Wednesday, September 26, 2001

Lecture to Address Antebellum Racism in Antonio Canova's Statue of George Washington

Chestertown, MD, September 26, 2001 — Washington College's C.V. Starr Center for the Study of the American Experience and Department of Art present "Antonio Canova's 'George Washington' Redux: Proslavery Rhetoric and Regional Politics in Antebellum America," a lecture by Christopher M. S. Johns, Ph.D., on Monday, October 15, 2001 at 8 p.m. in the College's Hynson Lounge. The public is invited to attend.

Prof. Johns' lecture will examine a little-known statue of George Washington, created in 1816 by Italian Neoclassical sculptor Antonio Canova (1757-1822) for the North Carolina State House in Raleigh. Portraying Washington as a seated Classical hero, dressed in Roman attire, this work, according to Prof. Johns, "marks a crucial shift in the history of Neoclassicism from an ideology that mined the Graeco-Roman past as a model of a utopian future to a deployment of Classicism's authority to justify and reinforce the economic and social status quo." Through associations with such figures as the Roman citizen-hero Cincinnatus, Washington became for proslavery plantation owners both a symbol of political dominance and an icon of state's rights.
Prof. Johns has taught in the McIntire Department of Art at the University of Virginia since 1985, where he has received the University of Virginia Alumni Council Outstanding Young Teacher Award.

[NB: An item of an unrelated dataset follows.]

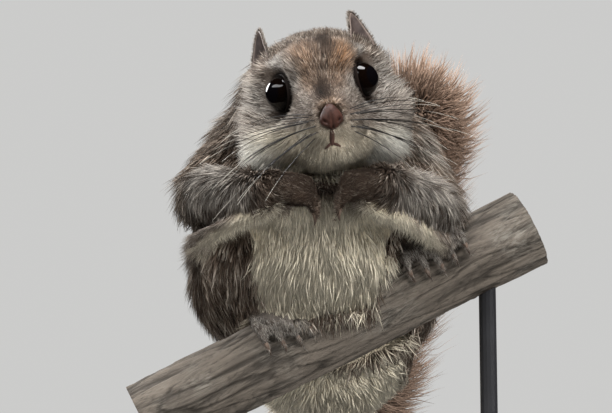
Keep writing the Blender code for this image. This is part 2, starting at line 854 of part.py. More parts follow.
def tail_disc(parts, place):
    """A thin disc across the tail."""
    line = along(TAIL_LINE, 201)
    index = int(place / (len(TAIL_LINE) - 1) * 200)
    ahead = (line[index + 1][0] - line[index - 1][0]).normalized()
    placed = Matrix.Translation(line[index][0]) @ ahead.to_track_quat("Z", "Y").to_matrix().to_4x4()
    bm = bmesh.new()
    bmesh.ops.create_cone(
        bm, cap_ends=True, segments=24, radius1=52.0, radius2=52.0, depth=GAP, matrix=placed
    )
    return object_of("tail_cut", bm, parts)


def part_tail(parts, tail):
    """Parts the tail with thin discs across it into lengths, named in order from the root."""
    for place in TAIL_CUTS:
        disc = tail_disc(parts, place)
        boolean(tail, disc, "DIFFERENCE")
        settle(tail)
        bpy.data.objects.remove(disc, do_unlink=True)
    pieces = parted(tail, len(TAIL_LENGTHS))
    bpy.data.objects.remove(tail, do_unlink=True)
    line = [spot for spot, _ in along(TAIL_LINE, 41)]

    def order(piece):
        middle = sum((v.co for v in piece.verts), Vector()) / len(piece.verts)
        return min(range(41), key=lambda k: (line[k] - middle).length)

    pieces.sort(key=order)
    return [object_of(name, piece, parts) for name, piece in zip(TAIL_LENGTHS, pieces)]


# Perch and stand


def build_perch(parts):
    """A cut length of branch: a round bar with long bark ridges, a stub and square-cut ends."""
    slope = math.radians(PERCH_SLOPE)
    along_perch = Vector((math.cos(slope), 0.0, math.sin(slope)))
    up = Vector((-math.sin(slope), 0.0, math.cos(slope)))
    back = Vector((0.0, 1.0, 0.0))
    rng = random.Random(11)
    phases = [rng.uniform(0, 6.28) for _ in range(4)]
    bm = bmesh.new()
    rings = []
    low, high = (reach / math.cos(slope) for reach in PERCH_REACH)
    for step in range(13):
        t = low + (high - low) * step / 12
        ring = []
        for k in range(15):
            turn = 2 * math.pi * k / 15
            rough = 0.4 * math.sin(5 * turn + phases[0] + t * 0.03) + 0.3 * math.sin(7 * turn + phases[1])
            rough += 0.4 * math.sin(t * 0.06 + phases[2]) + 0.25 * math.sin(t * 0.21 + 2 * turn + phases[3])
            ring.append(
                bm.verts.new(
                    Vector((0.0, 0.0, PERCH_LIFT))
                    + along_perch * t
                    + (PERCH_RADIUS - 0.8 + rough) * (up * math.cos(turn) + back * math.sin(turn))
                )
            )
        rings.append(ring)
    join_rings(bm, rings)
    return object_of("perch", bm, parts)


def build_base(parts):
    """An oval plinth with an eased upper edge, its underside on the floor."""
    bm = bmesh.new()
    floor = -ANIMAL_HEIGHT
    profile = ((1.0, 0.0), (1.0, BASE_THICKNESS - 3.0), (0.992, BASE_THICKNESS - 0.9), (0.975, BASE_THICKNESS))
    rings = []
    for share, height in profile:
        ring = []
        for k in range(32):
            turn = 2 * math.pi * k / 32
            x = BASE_HALF[0] * share * math.cos(turn)
            y = BASE_BEHIND + BASE_HALF[1] * share * math.sin(turn)
            ring.append(bm.verts.new((x, y, floor + height)))
        rings.append(ring)
    join_rings(bm, rings)
    return object_of("stand_base", bm, parts)


def build_rod(parts, word):
    """A round steel rod with a small flange, from the plinth up to the perch."""
    x = ROD_AT[word]
    foot = -ANIMAL_HEIGHT + BASE_THICKNESS + GAP
    head = perch_axis(x)
    profile = ((11.0, foot), (11.0, foot + 2.4), (ROD_RADIUS, foot + 4.2), (ROD_RADIUS, head))
    bm = bmesh.new()
    rings = []
    for radius, height in profile:
        turns = [2 * math.pi * k / 14 for k in range(14)]
        rings.append([bm.verts.new((x + radius * math.cos(t), radius * math.sin(t), height)) for t in turns])
    join_rings(bm, rings)
    return object_of("stand_rod_" + word, bm, parts)


def dress(parts, looks):
    """Gives each node its material, its place above the floor, metres, and smooth shading."""
    to_metres = ANIMAL_PLACE @ Matrix.Scale(MM, 4)
    for obj in parts.objects:
        obj.data.transform(to_metres)
        obj.data.materials.clear()
        word = next(key for key in looks if obj.name.startswith(key))
        obj.data.materials.append(looks[word])
        obj.data.shade_smooth()
        obj.data.set_sharp_from_angle(angle=math.radians(50))


def build_looks():
    brown = material("grizzled_fur", FUR_BROWN)
    dark = material("dark_fur", FUR_DARK)
    skin = material("nose_skin", SKIN_BROWN, 0.45)
    return {
        "head": brown,
        "neck": brown,
        "upper_arm": brown,
        "forearm": brown,
        "thigh": brown,
        "shank": brown,
        "patagium": brown,
        "ear": dark,
        "hand": dark,
        "foot": dark,
        "torso": material("pale_fur", FUR_PALE),
        "tail": material("tail_fur", FUR_TAIL),
        "nose": skin,
        "eye": material("eye_black", EYE_BLACK, 0.05),
        "perch": material("bark", BARK_GREY),
        "stand": material("stand_black", STAND_BLACK, 0.4),
    }


def cut_mouth(parts, head):
    cutters = mouth_cutter(parts, head)
    for cutter in cutters:
        boolean(head, cutter, "DIFFERENCE")
    settle(head)
    for cutter in cutters:
        bpy.data.objects.remove(cutter, do_unlink=True)


def main():
    clear_scene()
    parts = new_collection("flying_squirrel")
    cutters = new_collection("cutters")
    build_base(parts)
    done = [build_perch(parts)]
    for word in ROD_AT:
        carve(build_rod(parts, word), done, cutters)
    done.append(build_nose(parts))
    for word, side in SIDES.items():
        done.append(build_eye(parts, word, side))
    head = build_head(parts)
    cut_mouth(parts, head)
    room = head_room(cutters)
    boolean(head, room, "INTERSECT")
    carve(settle(head), done, cutters)
    for build in (build_ear, build_hand, build_forearm, build_foot, build_shank):
        for word, side in SIDES.items():
            carve(build(parts, word, side), done, cutters)
    for piece in build_trunk(parts, cutters, room):
        carve(piece, done, cutters)
    bpy.data.objects.remove(room, do_unlink=True)
    for word, side in SIDES.items():
        carve(build_patagium(parts, word, side), done, cutters)
    for length in part_tail(parts, build_tail(parts)):
        carve(length, done, cutters)
    dress(parts, build_looks())


main()
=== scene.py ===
"""The looks of a life-size giant flying squirrel on a cut branch: skin, coat, face, claws, perch and stand.

Lengths in the tables are millimetres in the animal's frame, whose origin is ANIMAL_AT: +X is the animal's
left, +Y is behind it and +Z is up. The head has a frame of its own, with its origin midway between the eyes.
"""

import math

import bmesh
import bpy
import numpy as np
from mathutils import Matrix, Vector
from mathutils.bvhtree import BVHTree
from mathutils.kdtree import KDTree


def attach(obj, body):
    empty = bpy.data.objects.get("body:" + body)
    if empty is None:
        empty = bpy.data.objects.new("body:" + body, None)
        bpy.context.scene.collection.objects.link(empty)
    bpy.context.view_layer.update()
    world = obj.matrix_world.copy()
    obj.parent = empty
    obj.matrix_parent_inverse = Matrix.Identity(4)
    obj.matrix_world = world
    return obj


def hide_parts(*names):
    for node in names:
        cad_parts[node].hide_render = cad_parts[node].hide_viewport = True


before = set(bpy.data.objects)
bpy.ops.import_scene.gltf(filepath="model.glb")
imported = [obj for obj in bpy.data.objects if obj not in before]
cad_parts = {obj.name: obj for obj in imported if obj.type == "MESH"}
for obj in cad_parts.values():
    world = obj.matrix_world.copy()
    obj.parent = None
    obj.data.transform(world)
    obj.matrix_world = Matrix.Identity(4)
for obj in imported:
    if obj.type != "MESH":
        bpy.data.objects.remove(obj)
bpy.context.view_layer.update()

bl_info = {
    "name": "Giant flying squirrel",
    "version": (1, 0, 0),
    "blender": (4, 5, 0),
    "location": "View3D > Sidebar > Squirrel",
    "description": "Builds the skin, coat, face, perch and stand round the packed solids",
    "category": "Object",
}

MM = 0.001
BODY = "root"
BAKE_MAP = "OFBake"
MOST_TRIANGLES = 190000

ANIMAL_AT = np.array((0.0, -36.0, 200.0))
HEAD_AT = (0.0, -62.0, 119.5)
HEAD_DOWN = 12.0
HEAD_ROLL = -10.0
HEAD_YAW = 3.0
HEAD_PLACE = (
    Matrix.Translation(Vector(HEAD_AT))
    @ Matrix.Rotation(math.radians(HEAD_DOWN), 4, "X")
    @ Matrix.Rotation(math.radians(HEAD_ROLL), 4, "Y")
    @ Matrix.Rotation(math.radians(HEAD_YAW), 4, "Z")
)
HEAD_TURN = np.array(HEAD_PLACE.to_3x3())
SIDES = {"left": 1, "right": -1}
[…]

He also is the recipient of numerous other awards, from such organizations as the American Academy in Rome, the Fulbright Foundation, and Center for Advanced Study in the Visual Arts, National Gallery of Art. Prof. Johns has been a Distinguished Visiting Professor at the University of Iowa and a Thomas Jefferson Visiting Fellow at Downing College, Cambridge University, and has lectured widely at such places as the Metropolitan Museum of Art, Princeton University, the University of Heidelberg, and the Swedish Institute at Rome.
Specializing in the visual culture of Eighteenth- and early Nineteenth-century Europe, Prof. Johns' recent publications include Antonio Canova and the Politics of Patronage in Revolutionary and Napoleonic Europe (Berkeley, 1988), a finalist for the Charles Rufus Morey Book Award of the College Art Association; "The Cultural Entrêpot of Europe: Rome in the Eighteenth Century," in Art in Rome in the Eighteenth Century (exh. cat., Philadelphia and London, 2000); "Ecclesiastical Politics and Papal Tombs: Antonio Canova's Monuments to Clement XIV and Clement XIII," in The Sculpture Journal; and "'That Amiable Object of Adoration': Pompeo Batoni and the Sacred Heart," in Gazette des Beaux-Arts.
This marks Professor Johns' second trip to Washington College.